Un mécanisme et une mutation génétique clé pour la fertilisation naturelle
Comment tout cela fonctionne-t-il ? L’établissement d’une symbiose efficace entre les plantes et les microbes du sol repose sur un signal moléculaire précis : les oscillations de calcium dans les cellules racinaires. Ce phénomène régule l’expression des gènes impliqués dans le développement des nodules fixateurs d’azote et la colonisation racinaire par les champignons mycorhiziens arbusculaires. Ainsi la mutation CNGC15-GOF induit une activation partielle et continue de ces oscillations. Point important : même en l’absence des signaux externes habituellement nécessaires. Ce mécanisme permet aux plantes mutantes de maintenir alors une activité symbiotique stable, indépendamment des conditions du sol. En modifiant le fonctionnement du canal ionique CNGC15, cette mutation favorise la transmission des signaux calciques nécessaires à l’activation des symbioses microbiennes, rendant ainsi les cultures plus autonomes dans l’acquisition des nutriments.
L’un des effets majeurs de cette activation prolongée des oscillations calciques est l’augmentation de la production de flavonoïdes, des molécules qui jouent un rôle central dans l’attraction des bactéries rhizobia et des champignons AMF. Les expériences menées en laboratoire ont démontré que les plantes porteuses de la mutation produisent naturellement des quantités plus élevées de flavonoïdes, ce qui améliore significativement leur capacité à établir des interactions symbiotiques. Ces résultats suggèrent que le contrôle génétique de cette voie biologique pourrait être exploité pour favoriser une fertilisation naturelle des cultures. Il faudrait alors sélectionner des variétés possédant cette mutation ou développer des techniques d’amélioration des oscillations calciques. On pourrait de fait renforcer l’efficacité des biofertilisants, réduire la dépendance aux engrais chimiques. Le tout en maintenant des rendements agricoles optimaux.
Vers une application à grande échelle
L’identification de la mutation CNGC15-GOF représente une avancée majeure vers une agriculture moins dépendante des engrais chimiques, une agriculture durable. De plus, contrairement aux modifications génétiques transgéniques, cette mutation peut être intégrée par des méthodes de sélection conventionnelles. Ce qui facilite son acceptation par les filières agricoles et les réglementations en vigueur. Et notamment en Europe où les OGM se voient strictement encadrés. L’objectif est désormais d’identifier d’autres mutations aux effets similaires dans diverses cultures agricoles. Les chercheurs veulent pouvoir exploiter ces mécanismes pour améliorer la fertilisation naturelle des plantes à grande échelle.
Les prochaines étapes consistent à évaluer la robustesse de cette mutation en conditions réelles de culture. Il demeure crucial de tester son efficacité sur d’autres espèces végétales.
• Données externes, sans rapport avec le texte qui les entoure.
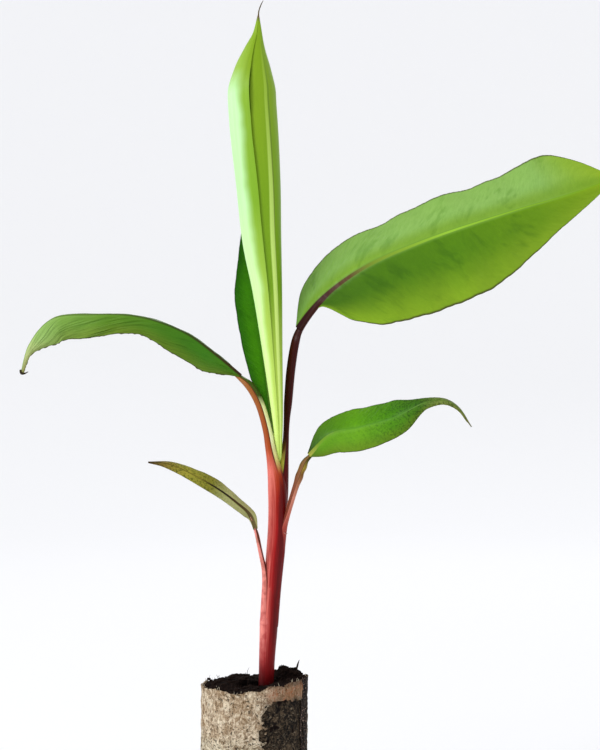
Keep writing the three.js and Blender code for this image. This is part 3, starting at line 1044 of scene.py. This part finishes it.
def build_back_blade(under, edge):
    """The dark leaf behind the rolled one."""
    face = leaf_material(
        "back_leaf_face",
        right=[(0, 70, 146, 14), (0.4, 76, 148, 16), (0.7, 70, 142, 18), (1, 30, 92, 12)],
        rib=[(0, 110, 150, 50), (1, 70, 124, 26)],
        rib_width=0.6, margin=tint(14, 44, 10), contrast=0.25,
        toward_margin=(tint(34, 96, 8), 0.8, 1.0),
    )
    settle(blade("blade_back", LEAVES["back"], 52, 16), ["leaf_back"], [face, under, edge])


def build_blades():
    """The five open leaves. They share their cut edge, and all but the old one their underside."""
    edge = plain_margin("leaf_margin", MARGIN)
    under = leaf_material("leaf_underside", [(0, 120, 156, 84), (1, 136, 170, 92)], roughness=0.55)
    build_right_blade(under, edge)
    build_left_blade(under, edge)
    build_low_right_blade(under, edge)
    build_low_left_blade(edge)
    build_back_blade(under, edge)


# ---------------------------------------------------------------- the rolled leaf

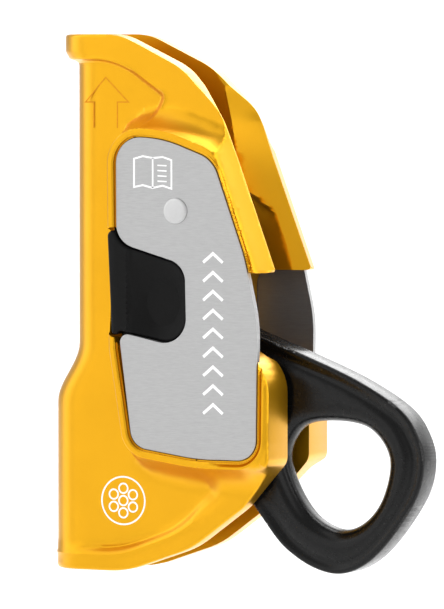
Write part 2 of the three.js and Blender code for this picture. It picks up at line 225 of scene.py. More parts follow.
def rounded(corners, step=0.7):
    """A closed loop of points through the corners, each rounded with an arc of its radius."""
    points = []
    for i, (x, z, radius) in enumerate(corners):
        corner = np.array([x, z], float)
        if radius == 0:
            points.append(corner)
            continue
        a = np.array(corners[i - 1][:2], float) - corner
        b = np.array(corners[(i + 1) % len(corners)][:2], float) - corner
        a /= np.linalg.norm(a)
        b /= np.linalg.norm(b)
        half = math.acos(float(np.clip(a @ b, -1, 1))) / 2
        centre = corner + (a + b) / np.linalg.norm(a + b) * radius / math.sin(half)
        start = corner + a * radius / math.tan(half) - centre
        end = corner + b * radius / math.tan(half) - centre
        first = math.atan2(start[1], start[0])
        sweep = (math.atan2(end[1], end[0]) - first + math.pi) % (2 * math.pi) - math.pi
        count = max(3, math.ceil(abs(sweep) * radius / step), math.ceil(abs(sweep) / 0.2))
        for t in np.linspace(0, 1, count + 1):
            angle = first + sweep * t
            points.append(centre + radius * np.array([math.cos(angle), math.sin(angle)]))
    return np.array(points)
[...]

Surtout les céréales et légumineuses largement cultivées à l’échelle mondiale. Les études vont devoir mesurer son impact sur les rendements agricoles, la résilience des plantes face aux stress environnementaux et la préservation de la biodiversité microbienne des sols. Si ces résultats se confirment, l’intégration de cette mutation dans des programmes d’amélioration variétale pourrait transformer les pratiques agricoles. Réduire l’usage des fertilisants chimiques se trouva alors associé à une production alimentaire suffisante pour la population mondiale. Cette approche s’inscrit dans une démarche plus large visant à réconcilier productivité agricole et durabilité environnementale. Un défi central pour l’agriculture du XXIᵉ siècle.